A Schematic overview of experimental design. Mice received intraperitoneal injection of IgG anti-body, anti-CXCL3 anti-body (2 mg/kg), and anti-CXCR2 anti-body (2 mg/kg) at a fixed time once a day until death or the end point of the experiment. B The incidence of AD and aortic rupture in each group (n = 12). Comparisons by Fisher’s exact test indicating aortic rupture rate difference among groups (p = 0.0045; p = 0.0137; p = 0.2174; p = 0.4783). C Mice death due to aortic rupture of each indicated group (p = 0.0408 for anti-CXCR2 vs BAPN). D–F The average of max diameter (D) (p = 0.0065 for anti-CXCL3 vs Ctrl), aortic wall thickness (E) (p = 0.0012 for BAPN vs Ctrl; p = 0.0284 for IgG vs Ctrl), and aortic media thickness (F) in each group. G Elastin degradation grading evaluation of each aorta (p = 0.0423 for anti-CXCL3 vs BAPN; p = 0.0318 for anti-CXCR2 vs BAPN). H Representative macrographs of aortas in each group. Scale bar = 20 mm. I Representative immunohistochemistry images showing aortic dilation, false lumen formation, and elastin degradation within aortas in each group. Scale bar = 100 μm. J Representative immunofluorescence images showing NETs formation within aortas of mice. Scale bar = 100 μm. K Immunofluorescence quantification of NETs markers among each group (CitH3: p = 0.0025 for anti-CXCL3 vs BAPN; p = 0.0044 for anti-CXCR2 vs BAPN; Ly6G: p = 0.0025 for anti-CXCL3 vs BAPN; p = 0.0043 for anti-CXCR2 vs BAPN). L Immunofluorescence quantification of NETs markers within aortas with four elastin degradation grades (CitH3: p = 0.0489 for grade 2 vs grade 1; p = 0.0012 for grade 3 vs grade 1; p = 0.0473 for grade 4 vs grade 1; Ly6G: p = 0.0537 for grade 2 vs grade 1; p = 0.0425 for grade 3 vs grade 1; p = 0.0414 for grade 4 vs grade 1). Values are expressed as means ± SD. A two-sided statistical significance was set at *p < 0.05, **p < 0.01, ***p < 0.001, ****p < 0.0001 by Mann–Whitney U test.
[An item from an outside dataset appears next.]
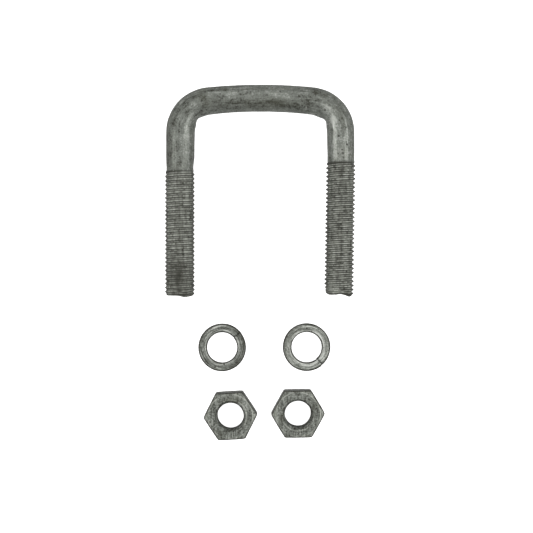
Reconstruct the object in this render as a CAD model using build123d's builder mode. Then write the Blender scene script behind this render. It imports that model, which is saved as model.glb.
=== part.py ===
"""Square U-bolt with two spring washers and two hexagon nuts, lying loose on a bench.

Millimetres, +Z up. The legs point along -Y, the crossbar is at +Y, and the origin is at the
middle of the whole lay-out, on the bench.
"""
from build123d import *
import os
from collections import namedtuple
from math import asin, ceil, cos, degrees, pi, radians, sin, tan

os.makedirs("parts", exist_ok=True)

# ------------------------------------------------------------------ thread, M12 x 1.75, coated
thread_crest_radius = 6.1         # 12 mm thread with 0.1 mm of zinc
thread_pitch = 1.75
thread_crest_flat = 0.34          # land along the axis at the crest
thread_root_flat = 0.48           # land along the axis at the root
thread_flank = 30.0               # each flank from the plane across the axis, degrees
left_thread_turns = 30            # whole turns of thread on the left leg
right_thread_turns = 32           # the right leg is threaded a little further

# ------------------------------------------------------------------ bolt
shank_radius = 5.55               # plain rod: the blank that the thread is rolled on
leg_spacing = 66.0                # between the axes of the two legs
bolt_height = 86.7                # back of the crossbar to the tips of the legs
bend_radius = 13.0                # rod axis round each corner
crossbar_radius = 215.0           # rod axis along the slightly bowed crossbar
tip_chamfer = 0.8                 # broken edge round each tip
shoulder_chamfer = 0.45           # where the thread stands up from the plain rod

# ------------------------------------------------------------------ spring washers
washer_leg_clearance = 0.1        # bore to thread crest, all round
washer_width = 3.65               # of the square-cut section, bore to rim
washer_thickness = 2.5
washer_rise = 1.8                 # one cut end above the other
washer_cut = 0.4                  # width of the cut, at the middle of the section
washer_cut_slant = 20.0           # of the cut from upright, so that the upper end overhangs

# ------------------------------------------------------------------ nuts
nut_across_flats = 19.2
nut_height = 10.0
nut_corner_radius = 0.8           # of the six upright edges
nut_face_inset = 0.5              # flat end face, inside the flats
nut_chamfer_angle = 30.0          # of the turned corners, from the end face
nut_thread_clearance = 0.15       # nut root to bolt crest, tapped oversize for the coating
nut_bore_relief = 0.1             # nut bore to bolt root
nut_countersink = 0.9             # radial depth at each end of the bore

# ------------------------------------------------------------------ how the loose pieces lie
# side, clear of the middle line, clear of what is above it, turned about its own axis
Lay = namedtuple("Lay", "side sign from_middle from_above turn")
washer_lays = [
    Lay("left", -1, 5.95, 11.38, 33.8),
    Lay("right", 1, 9.21, 11.24, -53.2),
]
nut_lays = [
    Lay("left", -1, 1.3, 7.92, 3.5),
    Lay("right", 1, 4.4, 7.45, 1.0),
]

# ------------------------------------------------------------------ worked out from the above
flank_slope = tan(radians(thread_flank))
groove_mouth = thread_pitch - thread_crest_flat
thread_root_radius = thread_crest_radius - (groove_mouth - thread_root_flat) / (2 * flank_slope)
cutter_overrun = 0.15             # thread cutters start this far off the surface that they cut
same_radius = 0.01                # edges are picked by their radius, give or take this

washer_bore_radius = thread_crest_radius + washer_leg_clearance
washer_rim_radius = washer_bore_radius + washer_width
washer_mid_radius = washer_bore_radius + washer_width / 2
washer_wrap = 1 - washer_cut / (2 * pi * washer_mid_radius)
washer_face_height = washer_thickness / cos(radians(washer_cut_slant))

nut_root_radius = thread_crest_radius + nut_thread_clearance
nut_bore_radius = thread_root_radius + nut_bore_relief
nut_corner_centre = (nut_across_flats / 2 - nut_corner_radius) / cos(radians(30))


def nut_reach(from_corner):
    """Half the width of a nut, measured this many degrees away from one of its corners."""
    return nut_corner_centre * cos(radians(from_corner)) + nut_corner_radius


def helix_round(plane, pitch, height, radius):
    """Right-hand helix round a plane's normal, starting on the plane's X axis."""
    return Helix(pitch, height, radius).moved(plane.location)


def side_plane(plane):
    """Plane through the normal of another: X stays, and Y runs along that normal."""
    return Plane(origin=plane.origin, x_dir=plane.x_dir, z_dir=-plane.y_dir)


def thread_path(plane, turns, radius):
    """A thread's helix as single turns, end to end, each with the plane that its profile is on."""
    starts = [plane.offset(turn * thread_pitch) for turn in range(turns)]
    return [
        (side_plane(start), helix_round(start, thread_pitch, thread_pitch, radius))
        for start in starts
    ]


left_washer = washer_lays[0]
left_nut = nut_lays[0]
lay_length = (
    bolt_height
    + left_washer.from_above
    + 2 * washer_rim_radius
    + left_nut.from_above
    + 2 * nut_reach(30 - left_nut.turn)
)
crown_y = lay_length / 2
tip_y = crown_y - bolt_height
leg_x = leg_spacing / 2
rod_z = thread_crest_radius

bow_angle = asin((leg_x - bend_radius) / (crossbar_radius - bend_radius))
crossbar_centre_y = crown_y - shank_radius - crossbar_radius
bend_start_y = crossbar_centre_y + (crossbar_radius - bend_radius) * cos(bow_angle)
bend_sweep = 90 - degrees(bow_angle)


# ------------------------------------------------------------------ u_bolt
leg_tips = [
    (Plane(origin=(leg, tip_y, rod_z), x_dir=(1, 0, 0), z_dir=(0, 1, 0)), turns)
    for leg, turns in ((-leg_x, left_thread_turns), (leg_x, right_thread_turns))
]
groove_turns = []
for tip, turns in leg_tips:
    groove_turns += thread_path(tip.offset(-thread_pitch), turns + 1, thread_crest_radius)
groove_top = thread_crest_radius + cutter_overrun
groove_top_half = groove_mouth / 2 + cutter_overrun * flank_slope

with BuildPart() as u_bolt:
    with BuildLine() as rod_axis:
        left_leg = Line((-leg_x, tip_y, rod_z), (-leg_x, bend_start_y, rod_z))
        left_bend = JernArc(left_leg @ 1, left_leg % 1, bend_radius, -bend_sweep)
        crossbar = JernArc(left_bend @ 1, left_bend % 1, crossbar_radius, -2 * degrees(bow_angle))
        right_bend = JernArc(crossbar @ 1, crossbar % 1, bend_radius, -bend_sweep)
        Line(right_bend @ 1, (leg_x, tip_y, rod_z))
    with BuildSketch(Plane(origin=rod_axis.line @ 0, z_dir=rod_axis.line % 0)):
        Circle(shank_radius)
    sweep()

    # the threaded length of each leg, first as a plain bar of the crest's size
    for tip, turns in leg_tips:
        with BuildSketch(tip):
            Circle(thread_crest_radius)
        extrude(amount=turns * thread_pitch)
    rims = u_bolt.edges().filter_by(GeomType.CIRCLE)
    rims = rims.filter_by(lambda rim: abs(rim.radius - thread_crest_radius) < same_radius)
    rims = rims.sort_by(Axis.Y)
    chamfer(rims[: len(leg_tips)], length=tip_chamfer)
    chamfer(rims[len(leg_tips) :], length=shoulder_chamfer)

    # a right-hand groove runs from the shoulder off the tip, cut a turn at a time
    for profile_plane, groove_turn in groove_turns:
        with BuildSketch(profile_plane) as groove:
            with BuildLine():
                Polyline(
                    (thread_root_radius, thread_root_flat / 2),
                    (thread_root_radius, -thread_root_flat / 2),
                    (groove_top, -groove_top_half),
                    (groove_top, groove_top_half),
                    close=True,
                )
            make_face()
        sweep(groove.sketch, groove_turn, is_frenet=True, mode=Mode.SUBTRACT)

u_bolt.part.label = "u_bolt"
export_step(u_bolt.part, "parts/u_bolt.step")


# ------------------------------------------------------------------ spring_washer_left, _right
def lying_at(lay, reach_x, reach_y, row_above):
    """Bench plane under a loose piece, with X along its turned mark."""
    place = (lay.sign * (lay.from_middle + reach_x), row_above - lay.from_above - reach_y, 0)
    heading = (cos(radians(lay.turn)), sin(radians(lay.turn)), 0)
    return Plane(origin=place, x_dir=heading, z_dir=(0, 0, 1))


for lay in washer_lays:
    bench = lying_at(lay, washer_rim_radius, washer_rim_radius, tip_y)
    coil = helix_round(bench, washer_rise, washer_rise * washer_wrap, washer_mid_radius)
    with BuildPart() as spring_washer:
        with BuildSketch(side_plane(bench).rotated((-washer_cut_slant, 0, 0))):
            with Locations((washer_mid_radius, washer_face_height / 2)):
                Rectangle(2 * washer_width, washer_face_height)
        sweep(path=coil, is_frenet=True)
        with BuildSketch(bench):
            Circle(washer_rim_radius)
            Circle(washer_bore_radius, mode=Mode.SUBTRACT)
        extrude(amount=washer_thickness + 2 * washer_rise, mode=Mode.INTERSECT)
    spring_washer.part.label = f"spring_washer_{lay.side}"
    export_step(spring_washer.part, f"parts/spring_washer_{lay.side}.step")


# ------------------------------------------------------------------ hex_nut_left, hex_nut_right
for lay, washer in zip(nut_lays, washer_lays):
    washer_edge_y = tip_y - washer.from_above - 2 * washer_rim_radius
    bench = lying_at(lay, nut_reach(lay.turn), nut_reach(30 - lay.turn), washer_edge_y)
    tap_turns = thread_path(
        bench.offset(-thread_pitch), ceil(nut_height / thread_pitch) + 2, nut_bore_radius
    )
    with BuildPart() as hex_nut:
        with BuildSketch(bench):
            RegularPolygon(nut_across_flats / 2, 6, major_radius=False)
        extrude(amount=nut_height)
        fillet(hex_nut.edges().filter_by(Axis.Z), nut_corner_radius)

        # both ends turned to a cone outside a round flat face
        face_radius = nut_across_flats / 2 - nut_face_inset
        cone_radius = nut_reach(0) + nut_face_inset
        cone_drop = (cone_radius - face_radius) * tan(radians(nut_chamfer_angle))
        with BuildSketch(side_plane(bench)):
            with BuildLine():
                Polyline(
                    (0, 0),
                    (face_radius, 0),
                    (cone_radius, cone_drop),
                    (cone_radius, nut_height - cone_drop),
                    (face_radius, nut_height),
                    (0, nut_height),
                    close=True,
                )
            make_face()
        revolve(axis=Axis(bench.origin, bench.z_dir), mode=Mode.INTERSECT)

        with Locations(bench.offset(nut_height)):
            Hole(nut_bore_radius)
        mouths = hex_nut.edges().filter_by(GeomType.CIRCLE)
        mouths = mouths.filter_by(lambda mouth: abs(mouth.radius - nut_bore_radius) < same_radius)
        chamfer(mouths, length=nut_countersink)

        # the internal thread is the bolt's own ridge, moved out by the thread clearance
        mouth_radius = nut_bore_radius - cutter_overrun
        mouth_half = thread_crest_flat / 2 + (nut_root_radius - mouth_radius) * flank_slope
        for profile_plane, tap_turn in tap_turns:
            with BuildSketch(profile_plane) as tap:
                with BuildLine():
                    Polyline(
                        (mouth_radius, mouth_half),
                        (mouth_radius, -mouth_half),
                        (nut_root_radius, -thread_crest_flat / 2),
                        (nut_root_radius, thread_crest_flat / 2),
                        close=True,
                    )
                make_face()
            sweep(tap.sketch, tap_turn, is_frenet=True, mode=Mode.SUBTRACT)
    hex_nut.part.label = f"hex_nut_{lay.side}"
    export_step(hex_nut.part, f"parts/hex_nut_{lay.side}.step")
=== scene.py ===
"""Looks of a galvanised square U-bolt, lying on a bench with its spring washers and nuts.

Metres, +Z up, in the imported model's frame: the legs point along -Y, the crossbar is at +Y, and
the bench is at Z = 0. Every place is worked out from the frame, and every size that the frame
doesn't give is a field of the class that it belongs to.
"""

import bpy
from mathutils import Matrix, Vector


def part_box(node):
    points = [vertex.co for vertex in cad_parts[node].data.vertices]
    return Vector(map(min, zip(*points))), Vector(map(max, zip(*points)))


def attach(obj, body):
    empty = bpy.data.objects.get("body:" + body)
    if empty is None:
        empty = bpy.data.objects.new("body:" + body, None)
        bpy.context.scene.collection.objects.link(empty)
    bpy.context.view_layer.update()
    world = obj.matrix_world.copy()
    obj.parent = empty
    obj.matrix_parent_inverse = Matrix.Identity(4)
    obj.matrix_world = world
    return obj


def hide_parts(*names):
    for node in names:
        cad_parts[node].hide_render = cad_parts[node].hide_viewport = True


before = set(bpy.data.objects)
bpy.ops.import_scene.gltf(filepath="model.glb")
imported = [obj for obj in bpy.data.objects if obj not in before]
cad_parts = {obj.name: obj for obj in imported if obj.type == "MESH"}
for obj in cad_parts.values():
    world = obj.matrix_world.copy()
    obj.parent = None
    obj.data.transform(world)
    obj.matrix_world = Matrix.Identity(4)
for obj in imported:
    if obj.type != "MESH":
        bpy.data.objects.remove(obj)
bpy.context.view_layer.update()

import logging
import math
from dataclasses import dataclass, field, replace
from enum import Enum
from typing import Any, Iterable, Optional, Union

import bmesh
import bpy
import numpy as np
from mathutils import Vector

log = logging.getLogger("u_bolt")

MM = 0.001
TURN = 2 * math.pi
WELD_DISTANCE = 0.002 * MM
NO_WAVE = 1e-4  # a sine or cosine nearer to 0 than this is taken as 0
UPPER_SIDE = (-2 * MM, 1 * MM)  # heights between which a blemish fades in
DENTED = (0.60, 0.78)  # levels of noise between which a dent deepens

Number = Union[int, float]
Operand = Union["Wire", Number]
Band = tuple[float, float]
Colour = tuple[float, float, float, float]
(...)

Fig. 7. NETs-associated markers serve as prognostic risk factors.

A The levels of NETs-associated markers in plasma of patients with (n = 31) or without AAEs (n = 85) after endovascular treatment (p < 0.001; p = 0.3505; p = 0.0207; p = 0.5449; p = 0.5294, p = 0.6997, respectively). B ROC curve analysis showing that at the cut-off level defined as 6.91 ng/ml CitH3, the sensitivity and specificity for predicting AAEs are 0.6 and 0.9, respectively, with the area under the curve of 0.75. C Pie chart displaying the frequencies for combinations of levels of CitH3 (split into categorical variable) and prognostic status (whether patients developed AAEs). D The univariable and multivariable Cox regression models showing that CitH3 and IL-1β were independent risk factors for AAEs of patients with AD. The upper- and lower-line segment indicating the 95% confidence interval. (E) Kaplan-Meier curves of patients with high levels of CitH3 (≥6.91 ng/ml) and the incidence of AAEs compared to patients with low levels of CitH3 (<6.91 ng/ml). Below the survival curves showing the number of exposed subjects at each time point. F Kaplan–Meier curves of patients with high IL-1β (≥90.86 pg/ml) and the incidence of AAEs compared to patients with low IL-1β (<90.86 pg/ml). Below the survival curves showing the number of exposed subjects at each time point. Values are expressed as means ± SD. Source data are provided as a Source Data file. A two-sided statistical significance was set at *p < 0.05, **p < 0.01, ***p < 0.001, ****p < 0.0001 by Mann–Whitney U test. ROC: receiver operating characteristic.